5. Environmental factors: What is the geographic and climatic context of the architect’s project? For wood cladding and other external building-products, this will be of particular importance. How can your product help take advantage of or mitigate the risks inherent within that environment? Is there an environmental condition that the architect may not have fully considered?

6. Economy of scale: What implications does the architect’s developing design have for the quantities of materials needed? Can you offer a cheaper per-unit price if the architect specifies large numbers or expanses of a particular building-product?

There are many more areas besides these that can help an architect reach a solution to their specific design brief, but these should provide a solid foundation as you open your conversation. Perhaps the most important thing to remember is that — contrary to your natural instincts — the end game of your first interaction with a new architect or firm is not necessarily to come away with a sale.

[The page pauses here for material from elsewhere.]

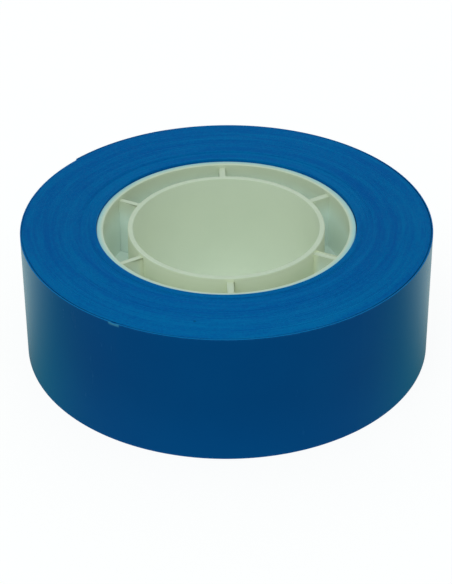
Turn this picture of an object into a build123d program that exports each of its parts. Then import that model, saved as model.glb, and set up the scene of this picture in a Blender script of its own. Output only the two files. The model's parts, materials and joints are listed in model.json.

Brookfield Zoo Ambassador Animal Building, Brookfield, IL. by Booth Hansen; image courtesy 9Wood

Build a Solid Foundation

9Wood’s strategy is to build a foundation for future business by harnessing its unique knowledge of timber products. “We call ourselves ‘your wood ceiling experts,’” said Roeman. “Our goal is to build trust so we will be their first call when they need information about a wood ceiling. We have an inside sales customer service team made up of nine people that is here to support them by providing ‘design solutions’ and project management.”

Of course, if your product forms a natural part of the solution, then by all means, sell away! But the most important thing is that you highlight your value through expertise, establishing a lasting relationship based on helpful, technical advice.

Think of yourself as a consultant who just happens to have a set of amazing building-products that — when the fit is right — can help architects solve the design dilemma facing them. This is a long-term strategy that should bear fruit time and again, and the more you practice it, the more natural it should become.

Now you know, go forth and sell solutions!